Loading
Wakil Menteri Kehutanan (Wamenhut) Rohmat Marzuki (kiri) berjabat tangan dengan Menteri Lingkungan Hidup, Pembangunan Berkelanjutan, dan Ekonomi Iklim Baru Republik Demokratik Kongo, Marie Nyange Ndambo, usai melakukan pertemuan bilateral di sela rangkaian kegiatan KTT Iklim COP 30 di Belem, Brasil, Selasa (10/11). (Antara/HO/Kementerian Kehutanan)
BELEM, ARAHKITA.COM - Indonesia dan Republik Demokratik Kongo kembali menunjukkan komitmennya dalam menjaga hutan tropis dunia. Dua negara pemilik kawasan hutan terbesar ini sepakat memperkuat kolaborasi untuk membangun pasar karbon berintegritas tinggi sekaligus memperkuat tata kelola kehutanan berkelanjutan.
Komitmen tersebut ditegaskan dalam pertemuan bilateral antara Wakil Menteri Kehutanan RI Rohmat Marzuki dan Menteri Lingkungan Hidup, Pembangunan Berkelanjutan, dan Ekonomi Iklim Baru Kongo, Marie Nyange Ndambo, di sela gelaran KTT Iklim COP 30 di Belem, Brasil pada Selasa (10/11).
Mendukung Langkah Besar Kongo dalam Tata Kelola Karbon
Dalam pertemuan itu, Indonesia menyampaikan apresiasi atas langkah Kongo membangun arsitektur pasar karbon nasional melalui pembentukan Autorité de Régulation des Marchés du Carbone (ARMCA). Lembaga ini menjadi fondasi penting untuk memastikan perdagangan karbon berjalan transparan, terukur, dan sesuai standar global.
Wamenhut RI menilai pembentukan ARMCA adalah salah satu perkembangan paling signifikan dalam penguatan pasar karbon di kawasan tropis. “Ini langkah maju yang luar biasa untuk mendorong pasar karbon berintegritas tinggi sekaligus memperkuat tata kelola hutan,” ujarnya dikutip Antara.
Menghidupkan Kembali Koalisi Global Penjaga Hutan Tropis
Kongo juga menyampaikan keinginannya untuk mengaktifkan kembali koalisi tiga negara pemilik hutan tropis terbesar dunia—Brazil, Indonesia, dan Kongo—yang pertama kali diinisiasi pada COP Glasgow. Koalisi ini bertujuan memperkuat posisi negara-negara tropis dalam diplomasi iklim global serta meningkatkan nilai ekonomi dari upaya perlindungan hutan.

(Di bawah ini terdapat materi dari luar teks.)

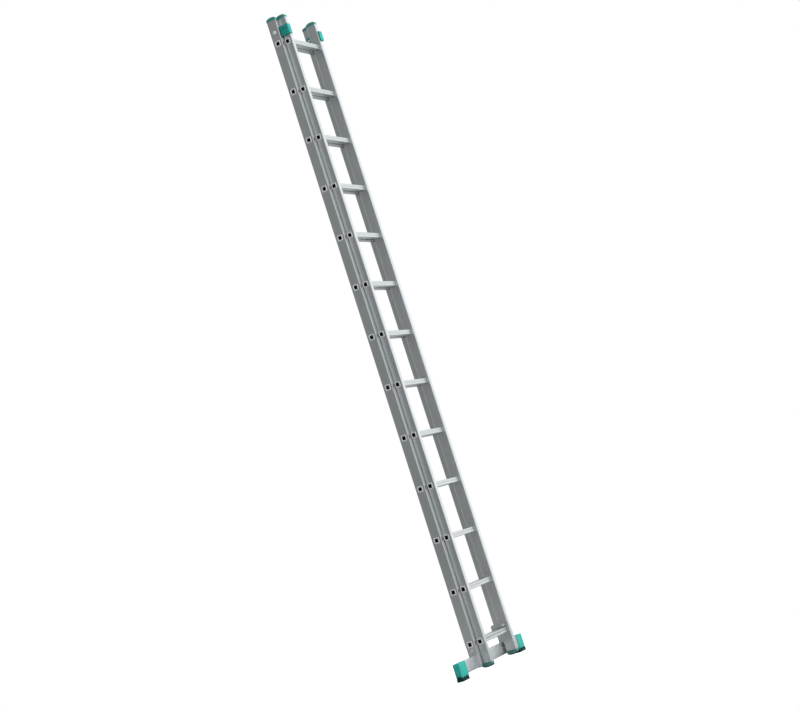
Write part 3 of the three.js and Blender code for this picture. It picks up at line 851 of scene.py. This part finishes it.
# %% Arched heads
def arched_slab(low, high, edge, upwards=True):
    """A slab with a flat face and an arched one, half an ellipse on a straight edge."""
    half_depth = (high.y - low.y) / 2
    rise = (high.z - low.z) - edge
    y = (low.y + high.y) / 2
    way = 1 if upwards else -1
    flat = low.z if upwards else high.z
    spring = flat + way * edge
    slab = add_rod(half_depth, (low.x, y, spring), (high.x, y, spring), sides=120)
    only(slab)
    bpy.ops.object.mode_set(mode="EDIT")
    bpy.ops.mesh.select_all(action="SELECT")
    bpy.ops.transform.resize(value=(1, 1, rise / half_depth), center_override=(0, y, spring))
    bpy.ops.mesh.bisect(plane_co=(0, 0, spring), plane_no=(0, 0, way),
                        use_fill=True, clear_inner=True)
    done_editing()
    pick_faces(slab, lambda centre, normal: -way * normal.z > 0.99)
    bpy.ops.mesh.extrude_region_move(TRANSFORM_OT_translate={"value": (0, 0, flat - spring)})
    done_editing()
    face_outwards(slab)
    return slab


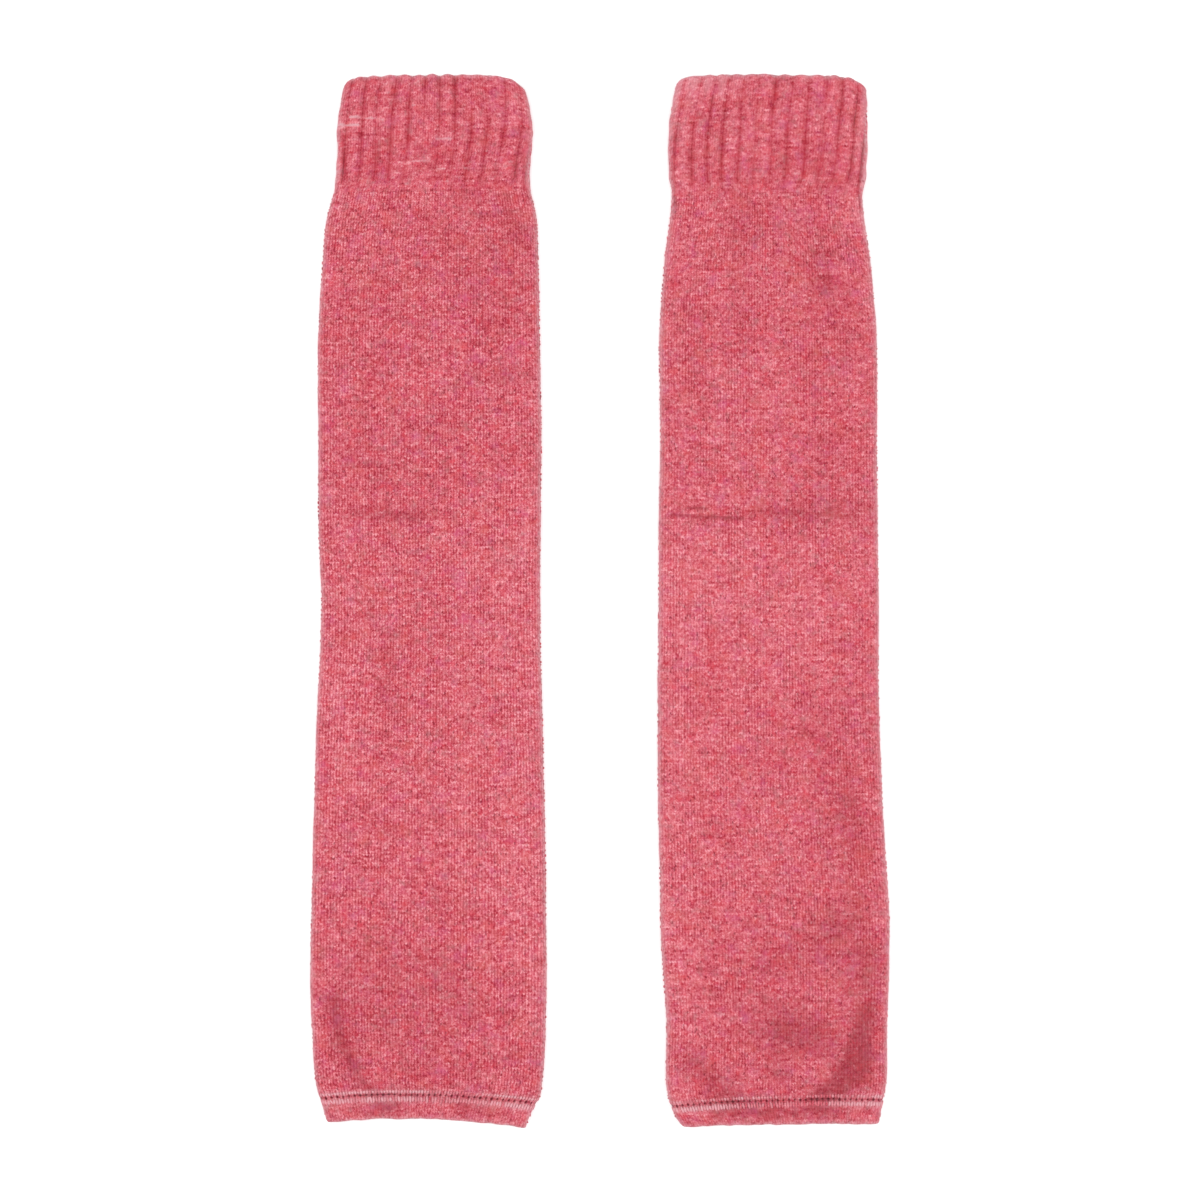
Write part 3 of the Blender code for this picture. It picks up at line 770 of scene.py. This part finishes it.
def fuzz_sheen_and_thread_share(leg, piece, distances, form):
    """How pale each point of the outer face is: along folds and ends for the fuzz of loose fibres and
    painted sheen, near the hem's stitches for their thread.
    """
    rubbed = np.exp(-form.inset / FUZZ_SHEEN_REACH) * eased((form.nz - FUZZ_SHEEN_FROM) / FUZZ_SHEEN_TURN)
    if piece.round_start:
        rubbed = np.maximum(rubbed, np.exp((piece.start - distances) / FUZZ_SHEEN_REACH)[:, None])
    if piece.round_end:
        rubbed = np.maximum(rubbed, np.exp((distances - piece.end) / FUZZ_SHEEN_REACH)[:, None])
    if piece.ribbed:
        return rubbed
    for row in STITCH_ROWS:
        thread = np.where(form.nz > 0, table_values(leg.thread, row.column, form.x), HIDDEN_THREAD)
        near = np.exp(-(((distances - row.distance) / (THREAD_REACH * row.length)) ** 2))
        rubbed = np.maximum(rubbed, THREAD_BLOOM * thread * near[:, None])
    return rubbed


def hollow_shade(leg, piece, distances, places, form):
    """How much shade is painted on each point of the outer face for its furrow or crease; below 0,
    paler.
    """
    shade = creased(leg, "dark", form.x, form.y - LENGTHWISE_SHIFT) * form.up
    if piece.ribbed:
        relief = rib_relief(leg, distances, places)
        top = RIB_RAISE * eased(distances / RIB_FADE)[:, None]
        shade = shade + np.clip((top - relief) / (2 * RIB_RAISE), 0, 1) * FURROW_SHADE
    return np.clip(shade, PALEST, DARKEST)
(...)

Selain itu, Kongo ingin memperdalam kemitraan melalui International Tropical Peatland Center (ITPC), pusat penelitian gambut tropis yang sejak awal melibatkan Indonesia.Indonesia menanggapi positif ajakan tersebut dan siap melakukan komunikasi berkelanjutan untuk memperkuat kedua inisiatif.
Kebijakan Pasar Karbon Indonesia Jadi Rujukan
Dalam forum tersebut, Indonesia juga memaparkan perkembangan regulasi nasional terkait perdagangan karbon. Melalui Peraturan Presiden Nomor 110 Tahun 2025, pemerintah mempertegas bahwa pasar karbon merupakan instrumen penting menuju pertumbuhan hijau dan ekonomi rendah karbon.
Dalam skema itu, unit karbon yang dihasilkan dari solusi berbasis alam—termasuk reboisasi, restorasi mangrove, hingga agroforestri—dapat diperdagangkan di pasar domestik maupun internasional.
Rohmat Marzuki menegaskan bahwa Indonesia ingin mengambil posisi strategis sebagai pusat pengembangan pasar karbon global. “Kami siap bekerja sama dengan berbagai mitra internasional untuk memastikan bahwa pasar karbon berjalan dengan integritas dan sejalan dengan standar global,” ujarnya.